There were three conceivable ways by which a fifteenth century European might think of reaching the Indies. One was the old threefold route already described, through the Mediterranean. One was straight across the Atlantic. One lay round the southern point of Africa. Of these the first was familiar enough, but was attended now with great difficulty and risk. The second was a mere dream until the voyages of Columbus and his successors, and then it proved to be not so much a new route to the East as the opening up of a hitherto undreamed of continent. That the third should ever have been a mystery seems strange now, but such it certainly was. The north coast of Africa and inland as far as the great desert, the valley of the Nile as far as the granite quarries of Syene, and a few hundred miles of the Atlantic coast, represented all that Romans or mediæval Europeans knew of what was indeed to them a Dark Continent.

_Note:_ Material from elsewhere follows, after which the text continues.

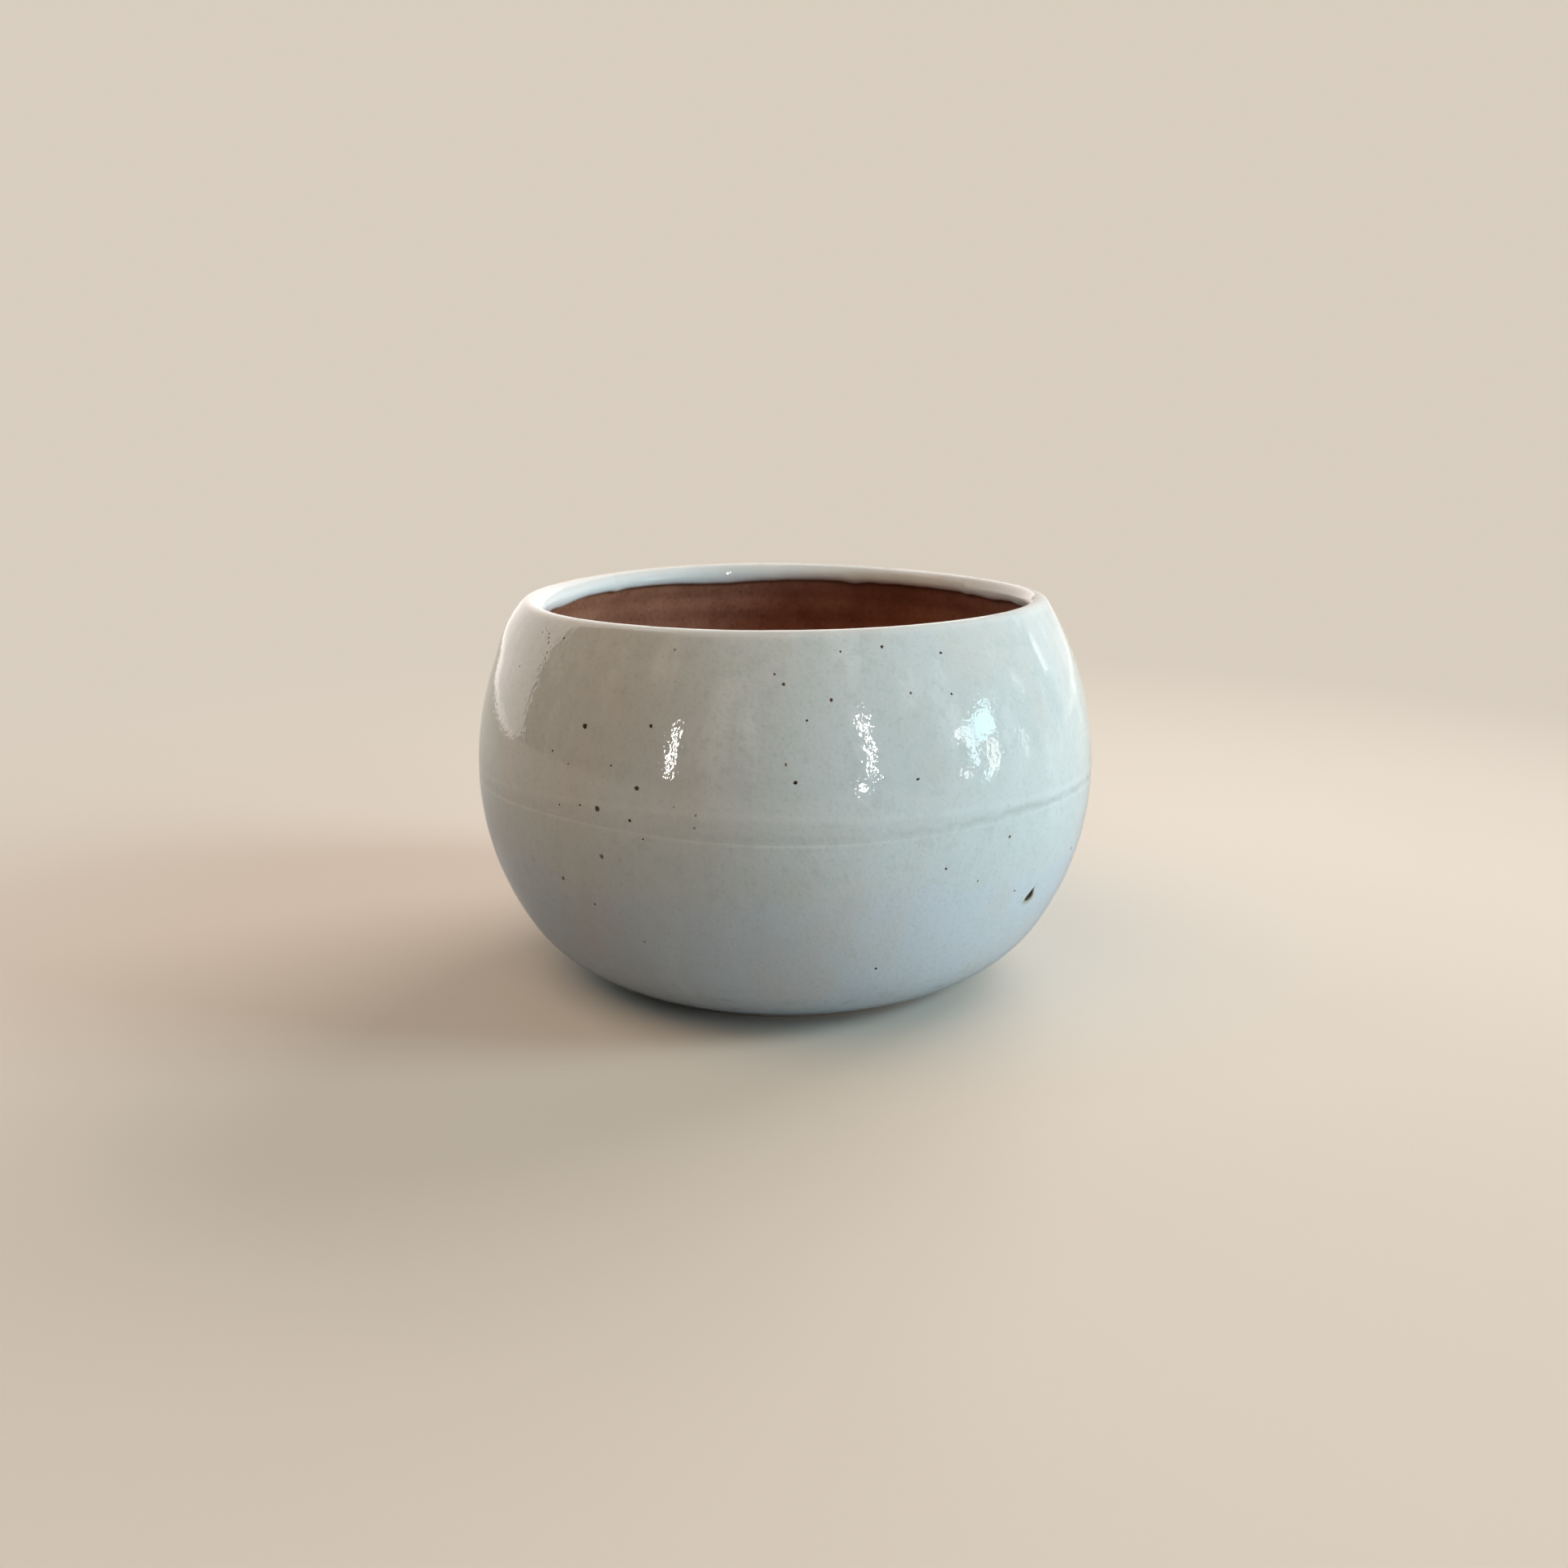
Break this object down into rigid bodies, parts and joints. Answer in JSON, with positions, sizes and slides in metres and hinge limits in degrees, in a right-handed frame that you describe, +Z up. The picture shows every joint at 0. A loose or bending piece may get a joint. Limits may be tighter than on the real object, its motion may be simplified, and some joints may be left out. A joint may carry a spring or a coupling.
{
  "type": "go stone bowl",
  "caption": "Round thrown stoneware bowl for go stones, with a wide belly, an inward-leaning wall, a slim rounded lip, a low foot ring and pale glaze.",
  "frame": {"origin": "on the bowl's axis, on the plane the foot ring rests on", "axes": "+Z up along the axis through the mouth; the bowl is a body of revolution, and -Y is the side seen in the reference view"},
  "size_m": [0.106, 0.106, 0.065],
  "materials": {
    "bare_clay": "matte unglazed reddish brown stoneware with fine grit",
    "milky_glaze": "glossy milky pale blue-grey glaze with brown iron specks"
  },
  "bodies": {
    "root": {"clay_body": "bare_clay", "glaze_lower_coat": "milky_glaze", "glaze_upper_coat": "milky_glaze"}
  },
  "joints": []
}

To Portugal belongs the honor of throwing light on at least part of that darkness. Early in the fifteenth century King John I sent out an expedition which passed the traditional boundary of Cape Non. His son, grandson on his mother’s side of the English John of Gaunt, was the famous Henry the Navigator. Making his headquarters on the rocky promontory of Sagres near Cape St. Vincent, he founded a school of navigation, gathered together all the geographical wisdom of his age and devoted his learning and his vast wealth to the solving of the mystery of the African coast. His first expedition in 1418 added Porto Santo and Madeira to the dominions of Portugal. In 1434 one of Prince Henry’s little squadrons headed boldly out to sea and passed for the first time the formidable headland of Cape Bojador. Thereafter before Spain was even a united state or the enterprise of Columbus thought of the ships of her little neighbor crept further south, explored the Gold Coast, discovered the mouth of the Congo, and finally in 1486 under Bartholomew Diaz doubled the mighty cape that forms the turning point of Africa. Almost at the same time Pedro de Covilham by way of Naples, Cairo, the Red Sea and Aden penetrated to India on a voyage, so to speak, of inspection. After visiting many cities there he set out on his return voyage, touching at Sofala on the east coast of Africa and reaching practical certainty as to the feasibility of a Cape route to India. He never reached Portugal, but in 1490 he sent his king a report which not only supplemented that of Diaz, but definitely assured him “that the ships which sailed down the coast of Guinea might be sure of reaching the termination of the continent, by persisting in a course to the south; and that when they should arrive in the eastern ocean their best direction must be to inquire for Sofala and the Island of the Moon.” The end might already be anticipated. In 1494 Pope Alexander VI divided the East and West between Spain and Portugal. And in July, 1497, Vasco da Gama sailed from the Tagus on the memorable voyage which ended in the harbor of Calicut on the Malabar coast of India, May 20, 1498.